▶ **Exercise goal**
All entries should be output exactly as they stand.

-- start of Data supplied --

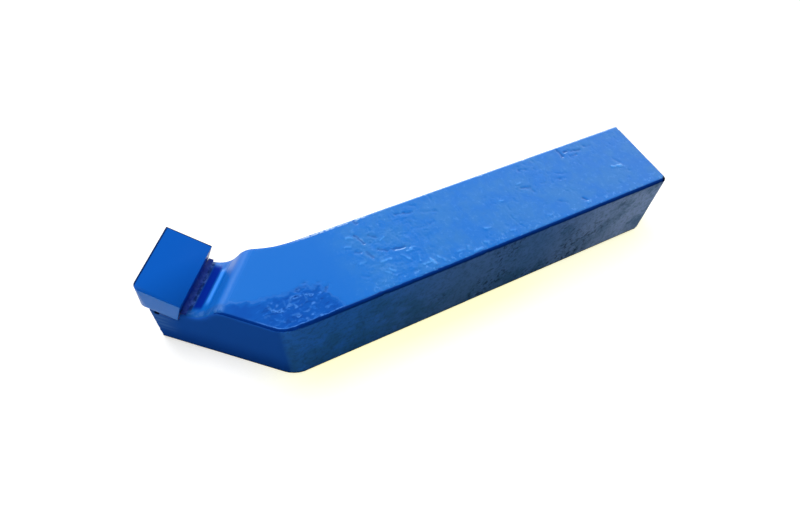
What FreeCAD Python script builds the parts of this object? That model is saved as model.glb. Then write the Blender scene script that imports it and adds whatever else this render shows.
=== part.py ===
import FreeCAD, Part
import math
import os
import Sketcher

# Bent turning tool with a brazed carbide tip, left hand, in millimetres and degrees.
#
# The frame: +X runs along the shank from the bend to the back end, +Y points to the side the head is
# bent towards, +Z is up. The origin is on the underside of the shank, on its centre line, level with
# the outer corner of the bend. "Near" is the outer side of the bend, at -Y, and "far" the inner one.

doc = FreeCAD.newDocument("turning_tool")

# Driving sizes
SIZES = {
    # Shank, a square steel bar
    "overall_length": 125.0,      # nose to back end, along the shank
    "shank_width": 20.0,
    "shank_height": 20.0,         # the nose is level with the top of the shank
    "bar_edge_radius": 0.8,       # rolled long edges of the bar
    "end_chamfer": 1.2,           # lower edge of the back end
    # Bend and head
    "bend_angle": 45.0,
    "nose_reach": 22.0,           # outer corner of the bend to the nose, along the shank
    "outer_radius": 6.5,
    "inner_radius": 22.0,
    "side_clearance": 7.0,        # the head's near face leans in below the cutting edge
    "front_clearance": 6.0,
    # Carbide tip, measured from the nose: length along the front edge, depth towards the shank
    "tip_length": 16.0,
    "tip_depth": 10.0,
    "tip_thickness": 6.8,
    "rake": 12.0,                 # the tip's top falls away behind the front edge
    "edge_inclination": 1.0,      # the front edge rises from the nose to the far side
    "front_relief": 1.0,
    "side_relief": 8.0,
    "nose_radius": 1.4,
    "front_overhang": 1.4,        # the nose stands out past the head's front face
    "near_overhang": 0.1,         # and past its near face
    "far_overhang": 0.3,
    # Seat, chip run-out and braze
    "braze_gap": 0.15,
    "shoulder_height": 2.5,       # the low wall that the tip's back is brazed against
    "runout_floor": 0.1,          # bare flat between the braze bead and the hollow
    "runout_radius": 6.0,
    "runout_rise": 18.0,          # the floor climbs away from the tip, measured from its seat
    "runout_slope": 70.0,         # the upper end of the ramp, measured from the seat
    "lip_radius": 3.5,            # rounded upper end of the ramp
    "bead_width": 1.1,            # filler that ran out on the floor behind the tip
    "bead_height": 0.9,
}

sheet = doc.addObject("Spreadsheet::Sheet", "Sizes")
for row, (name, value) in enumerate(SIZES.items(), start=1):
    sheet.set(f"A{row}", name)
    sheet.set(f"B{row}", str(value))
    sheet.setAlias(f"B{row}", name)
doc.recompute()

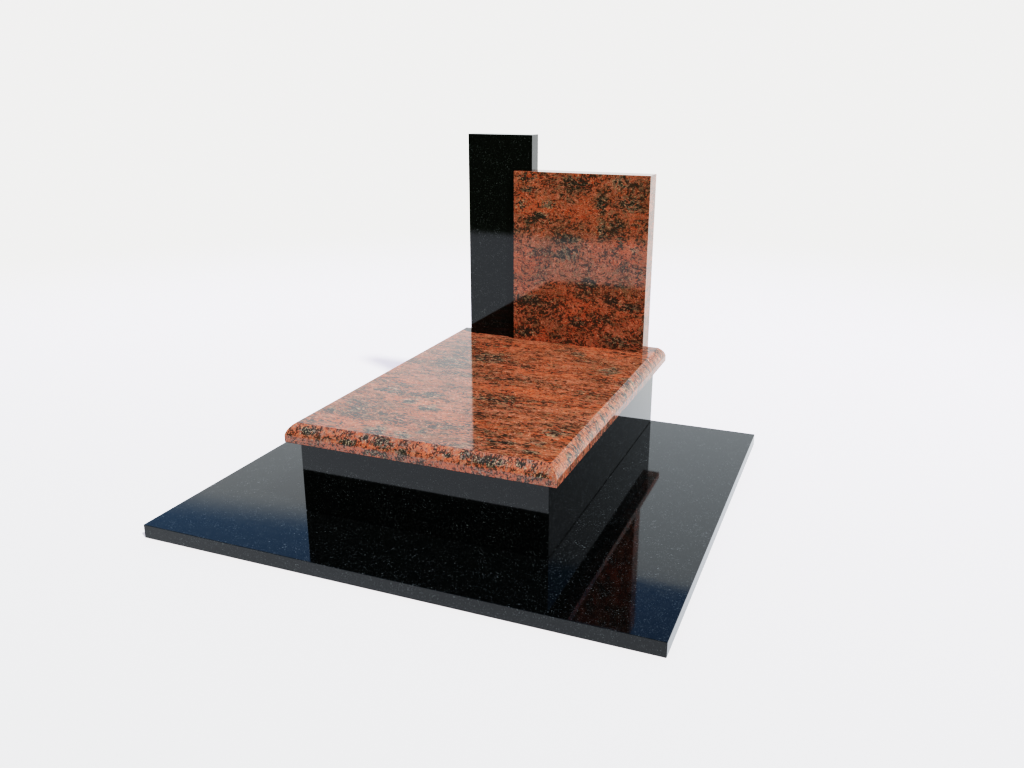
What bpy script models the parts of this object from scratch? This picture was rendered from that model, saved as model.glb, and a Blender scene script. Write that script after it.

-- end of Data supplied --

▶ **Exercise output**
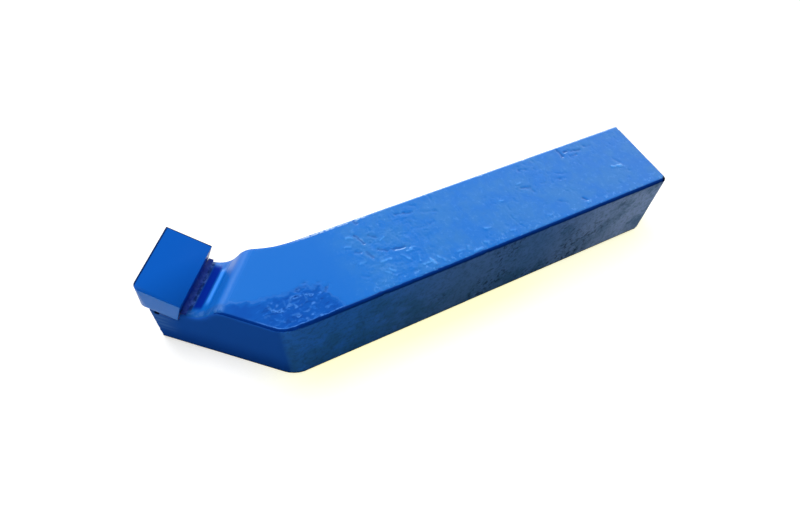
What FreeCAD Python script builds the parts of this object? That model is saved as model.glb. Then write the Blender scene script that imports it and adds whatever else this render shows.
=== part.py ===
import FreeCAD, Part
import math
import os
import Sketcher

# Bent turning tool with a brazed carbide tip, left hand, in millimetres and degrees.
#
# The frame: +X runs along the shank from the bend to the back end, +Y points to the side the head is
# bent towards, +Z is up. The origin is on the underside of the shank, on its centre line, level with
# the outer corner of the bend. "Near" is the outer side of the bend, at -Y, and "far" the inner one.

doc = FreeCAD.newDocument("turning_tool")

# Driving sizes
SIZES = {
    # Shank, a square steel bar
    "overall_length": 125.0,      # nose to back end, along the shank
    "shank_width": 20.0,
    "shank_height": 20.0,         # the nose is level with the top of the shank
    "bar_edge_radius": 0.8,       # rolled long edges of the bar
    "end_chamfer": 1.2,           # lower edge of the back end
    # Bend and head
    "bend_angle": 45.0,
    "nose_reach": 22.0,           # outer corner of the bend to the nose, along the shank
    "outer_radius": 6.5,
    "inner_radius": 22.0,
    "side_clearance": 7.0,        # the head's near face leans in below the cutting edge
    "front_clearance": 6.0,
    # Carbide tip, measured from the nose: length along the front edge, depth towards the shank
    "tip_length": 16.0,
    "tip_depth": 10.0,
    "tip_thickness": 6.8,
    "rake": 12.0,                 # the tip's top falls away behind the front edge
    "edge_inclination": 1.0,      # the front edge rises from the nose to the far side
    "front_relief": 1.0,
    "side_relief": 8.0,
    "nose_radius": 1.4,
    "front_overhang": 1.4,        # the nose stands out past the head's front face
    "near_overhang": 0.1,         # and past its near face
    "far_overhang": 0.3,
    # Seat, chip run-out and braze
    "braze_gap": 0.15,
    "shoulder_height": 2.5,       # the low wall that the tip's back is brazed against
    "runout_floor": 0.1,          # bare flat between the braze bead and the hollow
    "runout_radius": 6.0,
    "runout_rise": 18.0,          # the floor climbs away from the tip, measured from its seat
    "runout_slope": 70.0,         # the upper end of the ramp, measured from the seat
    "lip_radius": 3.5,            # rounded upper end of the ramp
    "bead_width": 1.1,            # filler that ran out on the floor behind the tip
    "bead_height": 0.9,
}

sheet = doc.addObject("Spreadsheet::Sheet", "Sizes")
for row, (name, value) in enumerate(SIZES.items(), start=1):
    sheet.set(f"A{row}", name)
    sheet.set(f"B{row}", str(value))
    sheet.setAlias(f"B{row}", name)
doc.recompute()

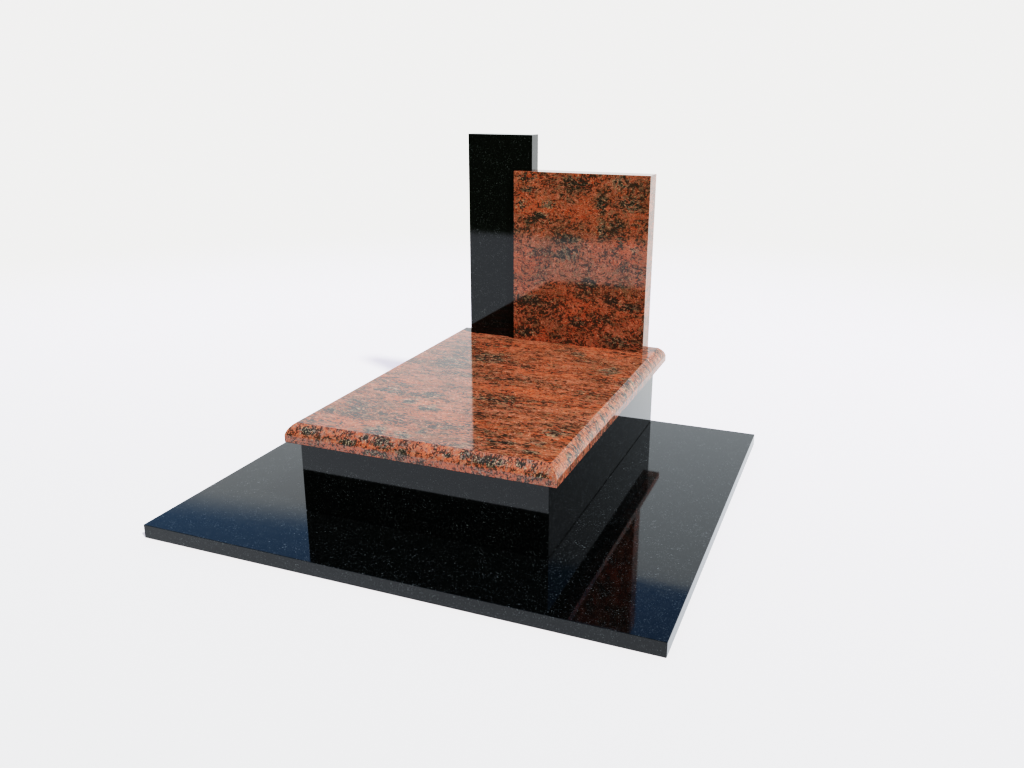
What bpy script models the parts of this object from scratch? This picture was rendered from that model, saved as model.glb, and a Blender scene script. Write that script after it.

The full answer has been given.